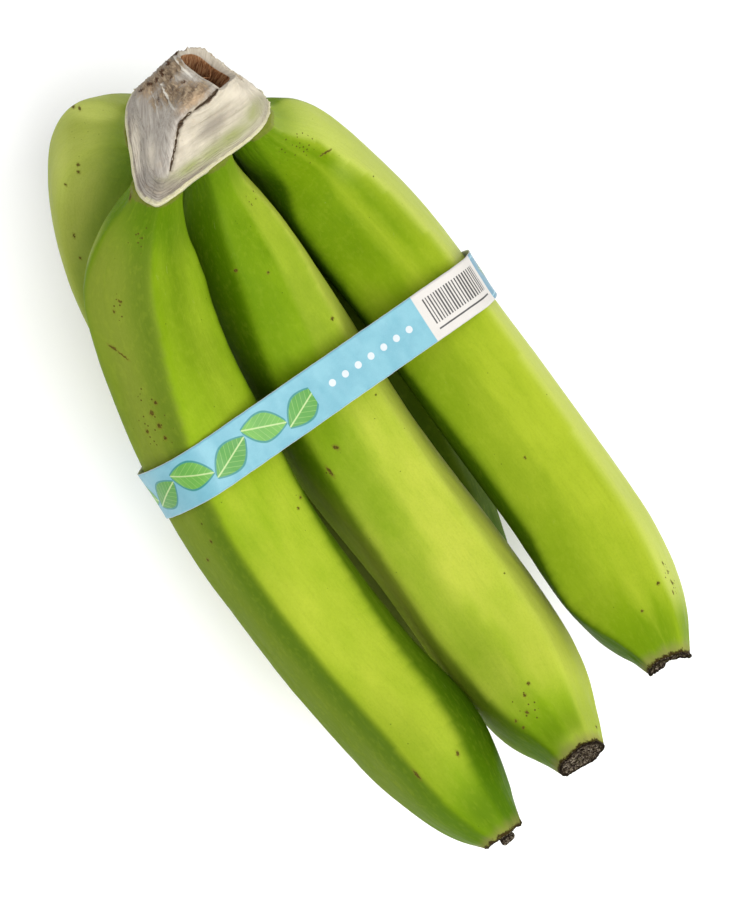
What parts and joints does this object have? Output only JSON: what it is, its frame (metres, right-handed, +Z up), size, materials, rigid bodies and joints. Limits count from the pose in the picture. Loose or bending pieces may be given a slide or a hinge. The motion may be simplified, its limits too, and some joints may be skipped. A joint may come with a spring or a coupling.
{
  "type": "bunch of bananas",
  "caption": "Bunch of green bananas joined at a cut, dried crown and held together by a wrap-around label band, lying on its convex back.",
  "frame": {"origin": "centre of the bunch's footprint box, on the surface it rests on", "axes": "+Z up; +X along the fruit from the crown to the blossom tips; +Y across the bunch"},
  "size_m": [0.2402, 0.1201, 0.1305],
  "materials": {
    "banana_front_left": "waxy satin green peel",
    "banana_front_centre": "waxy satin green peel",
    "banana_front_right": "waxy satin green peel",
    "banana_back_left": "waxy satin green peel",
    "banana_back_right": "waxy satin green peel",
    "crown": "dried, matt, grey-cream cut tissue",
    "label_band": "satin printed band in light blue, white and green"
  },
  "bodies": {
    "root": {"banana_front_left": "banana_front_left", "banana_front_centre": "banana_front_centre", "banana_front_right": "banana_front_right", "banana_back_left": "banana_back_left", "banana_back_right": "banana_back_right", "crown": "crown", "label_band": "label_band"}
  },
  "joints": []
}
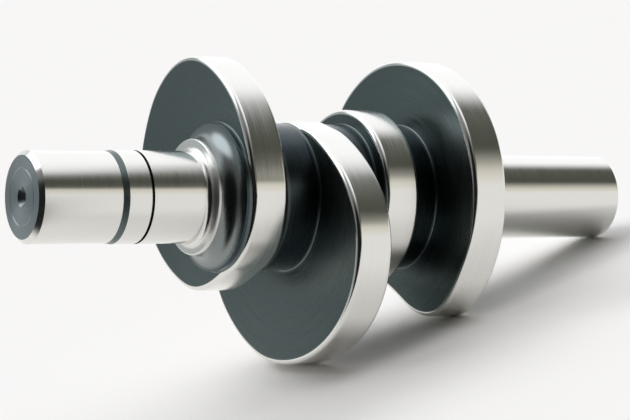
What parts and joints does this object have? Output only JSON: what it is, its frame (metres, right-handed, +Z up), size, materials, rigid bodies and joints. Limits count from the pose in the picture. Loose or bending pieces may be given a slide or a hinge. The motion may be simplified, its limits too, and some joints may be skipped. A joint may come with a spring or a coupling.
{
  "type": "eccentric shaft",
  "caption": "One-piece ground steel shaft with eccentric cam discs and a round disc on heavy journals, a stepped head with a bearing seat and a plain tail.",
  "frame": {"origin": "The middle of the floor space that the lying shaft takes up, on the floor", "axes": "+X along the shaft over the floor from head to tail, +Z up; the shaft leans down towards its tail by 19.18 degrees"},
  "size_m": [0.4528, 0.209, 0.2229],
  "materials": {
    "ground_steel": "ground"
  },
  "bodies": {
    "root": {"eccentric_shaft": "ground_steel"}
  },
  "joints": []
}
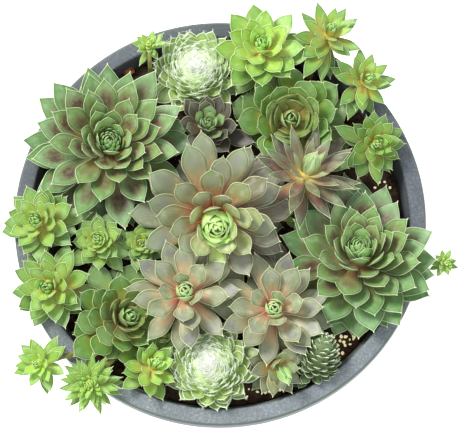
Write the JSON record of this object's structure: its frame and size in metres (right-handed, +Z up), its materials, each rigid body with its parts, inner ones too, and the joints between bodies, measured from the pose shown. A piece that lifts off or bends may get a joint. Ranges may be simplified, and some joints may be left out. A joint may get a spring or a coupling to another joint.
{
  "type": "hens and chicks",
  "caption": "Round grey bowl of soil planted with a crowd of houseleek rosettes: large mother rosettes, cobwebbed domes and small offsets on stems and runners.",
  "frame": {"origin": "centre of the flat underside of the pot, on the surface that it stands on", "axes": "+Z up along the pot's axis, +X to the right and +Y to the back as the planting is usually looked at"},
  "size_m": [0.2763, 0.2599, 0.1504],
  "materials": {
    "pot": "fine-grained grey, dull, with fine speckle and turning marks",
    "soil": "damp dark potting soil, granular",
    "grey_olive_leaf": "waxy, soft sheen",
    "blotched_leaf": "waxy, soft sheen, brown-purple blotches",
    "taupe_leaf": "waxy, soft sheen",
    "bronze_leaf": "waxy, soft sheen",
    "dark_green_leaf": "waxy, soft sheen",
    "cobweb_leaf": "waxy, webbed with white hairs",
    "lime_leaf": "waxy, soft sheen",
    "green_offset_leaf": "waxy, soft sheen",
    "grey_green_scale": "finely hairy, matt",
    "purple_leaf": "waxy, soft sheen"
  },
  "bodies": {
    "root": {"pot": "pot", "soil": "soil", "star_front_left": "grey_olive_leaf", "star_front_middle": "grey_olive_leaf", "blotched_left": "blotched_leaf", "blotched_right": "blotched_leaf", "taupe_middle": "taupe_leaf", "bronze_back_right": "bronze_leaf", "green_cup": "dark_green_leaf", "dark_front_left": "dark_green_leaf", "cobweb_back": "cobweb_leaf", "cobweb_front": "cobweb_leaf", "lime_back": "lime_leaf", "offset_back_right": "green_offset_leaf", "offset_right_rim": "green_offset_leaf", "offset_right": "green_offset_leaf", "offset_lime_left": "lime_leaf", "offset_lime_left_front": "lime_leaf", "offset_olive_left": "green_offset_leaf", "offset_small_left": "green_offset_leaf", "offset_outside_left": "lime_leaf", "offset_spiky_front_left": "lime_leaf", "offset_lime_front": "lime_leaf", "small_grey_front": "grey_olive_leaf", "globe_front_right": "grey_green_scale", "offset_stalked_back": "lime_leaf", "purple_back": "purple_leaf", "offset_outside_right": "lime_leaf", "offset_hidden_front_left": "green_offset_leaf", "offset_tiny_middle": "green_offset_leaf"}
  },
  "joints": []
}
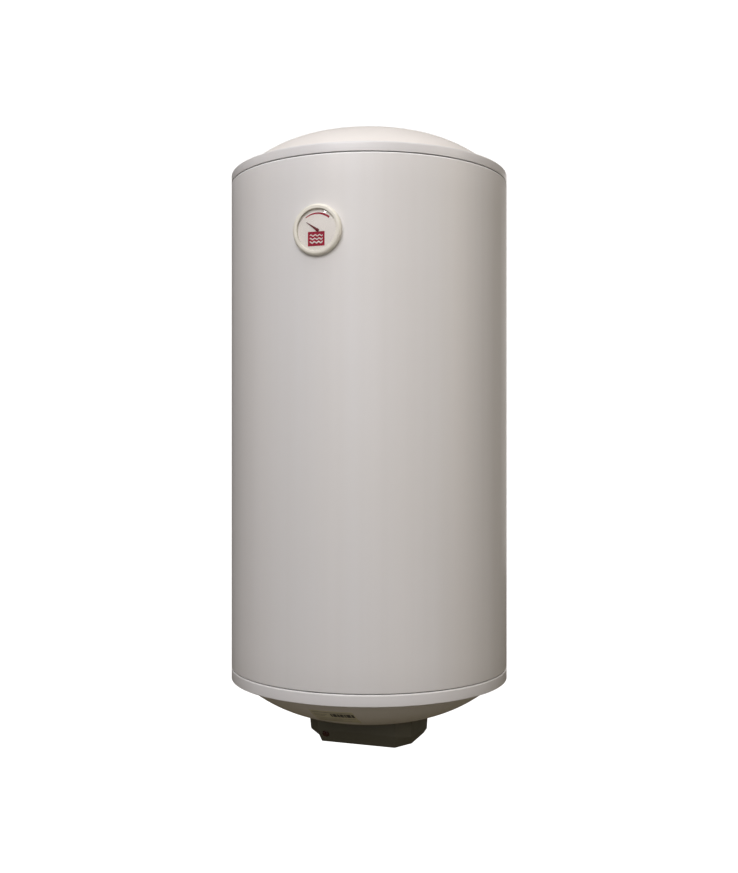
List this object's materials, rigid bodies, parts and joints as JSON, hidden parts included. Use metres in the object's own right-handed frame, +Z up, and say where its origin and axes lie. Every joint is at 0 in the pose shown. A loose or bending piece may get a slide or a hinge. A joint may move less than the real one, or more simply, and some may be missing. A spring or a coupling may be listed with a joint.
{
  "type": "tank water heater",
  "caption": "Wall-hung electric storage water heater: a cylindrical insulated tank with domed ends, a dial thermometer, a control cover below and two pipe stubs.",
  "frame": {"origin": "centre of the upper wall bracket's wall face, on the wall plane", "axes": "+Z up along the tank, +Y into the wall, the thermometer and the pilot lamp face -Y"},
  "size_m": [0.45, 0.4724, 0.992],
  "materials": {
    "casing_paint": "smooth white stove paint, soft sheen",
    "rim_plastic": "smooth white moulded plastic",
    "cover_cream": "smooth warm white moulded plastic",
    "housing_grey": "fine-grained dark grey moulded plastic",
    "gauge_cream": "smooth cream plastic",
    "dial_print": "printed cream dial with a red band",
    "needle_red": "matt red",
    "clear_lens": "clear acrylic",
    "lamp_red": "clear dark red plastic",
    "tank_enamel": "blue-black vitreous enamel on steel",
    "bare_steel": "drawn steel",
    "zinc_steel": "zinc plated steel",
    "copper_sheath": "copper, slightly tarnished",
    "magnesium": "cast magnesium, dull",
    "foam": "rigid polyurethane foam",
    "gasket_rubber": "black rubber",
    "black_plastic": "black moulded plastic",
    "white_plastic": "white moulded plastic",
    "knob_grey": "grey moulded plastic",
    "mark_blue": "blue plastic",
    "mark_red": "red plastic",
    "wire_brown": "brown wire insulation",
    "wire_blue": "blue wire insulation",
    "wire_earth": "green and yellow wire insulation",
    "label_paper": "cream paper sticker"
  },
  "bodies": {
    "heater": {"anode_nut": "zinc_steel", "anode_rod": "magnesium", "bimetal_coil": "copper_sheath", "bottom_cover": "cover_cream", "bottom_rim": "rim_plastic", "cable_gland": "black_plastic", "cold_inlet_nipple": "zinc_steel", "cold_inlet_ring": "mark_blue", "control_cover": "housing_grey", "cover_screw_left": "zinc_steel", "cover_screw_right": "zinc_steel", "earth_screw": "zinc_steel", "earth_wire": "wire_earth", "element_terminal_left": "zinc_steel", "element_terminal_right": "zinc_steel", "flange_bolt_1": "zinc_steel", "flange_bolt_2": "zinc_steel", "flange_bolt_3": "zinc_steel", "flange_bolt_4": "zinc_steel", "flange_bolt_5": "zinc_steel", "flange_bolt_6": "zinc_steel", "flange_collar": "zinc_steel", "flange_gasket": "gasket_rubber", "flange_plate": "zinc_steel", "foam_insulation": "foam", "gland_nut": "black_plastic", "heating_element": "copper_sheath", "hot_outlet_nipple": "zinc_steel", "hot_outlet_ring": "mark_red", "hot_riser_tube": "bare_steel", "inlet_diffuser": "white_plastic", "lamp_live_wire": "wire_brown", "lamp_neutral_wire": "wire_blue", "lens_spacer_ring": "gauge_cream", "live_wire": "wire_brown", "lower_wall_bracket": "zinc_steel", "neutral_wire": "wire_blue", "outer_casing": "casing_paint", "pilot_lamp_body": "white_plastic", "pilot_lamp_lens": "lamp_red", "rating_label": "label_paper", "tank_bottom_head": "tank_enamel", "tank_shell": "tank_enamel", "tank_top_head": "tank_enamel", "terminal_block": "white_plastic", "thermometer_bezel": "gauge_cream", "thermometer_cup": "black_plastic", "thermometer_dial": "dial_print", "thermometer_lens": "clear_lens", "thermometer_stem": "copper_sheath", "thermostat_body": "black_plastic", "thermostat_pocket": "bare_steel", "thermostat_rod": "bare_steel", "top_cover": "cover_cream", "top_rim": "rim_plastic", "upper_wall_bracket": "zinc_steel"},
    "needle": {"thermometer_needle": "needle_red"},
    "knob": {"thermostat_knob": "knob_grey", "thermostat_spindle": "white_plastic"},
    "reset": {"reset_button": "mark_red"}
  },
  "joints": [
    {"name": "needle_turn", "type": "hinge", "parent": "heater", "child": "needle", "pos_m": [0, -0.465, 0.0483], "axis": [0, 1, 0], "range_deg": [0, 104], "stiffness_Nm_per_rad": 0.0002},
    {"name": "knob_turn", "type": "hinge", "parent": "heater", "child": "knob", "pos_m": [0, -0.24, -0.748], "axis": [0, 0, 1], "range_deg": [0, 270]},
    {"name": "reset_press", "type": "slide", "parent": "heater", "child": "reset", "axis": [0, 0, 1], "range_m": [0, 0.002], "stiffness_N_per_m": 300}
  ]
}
-- -- --
§ **WORK TO BE COMPLETED**:
Some lines of the data above may hold the word "axes"; report how many do, and nothing else.

§ **RESPONSE BELOW**:
5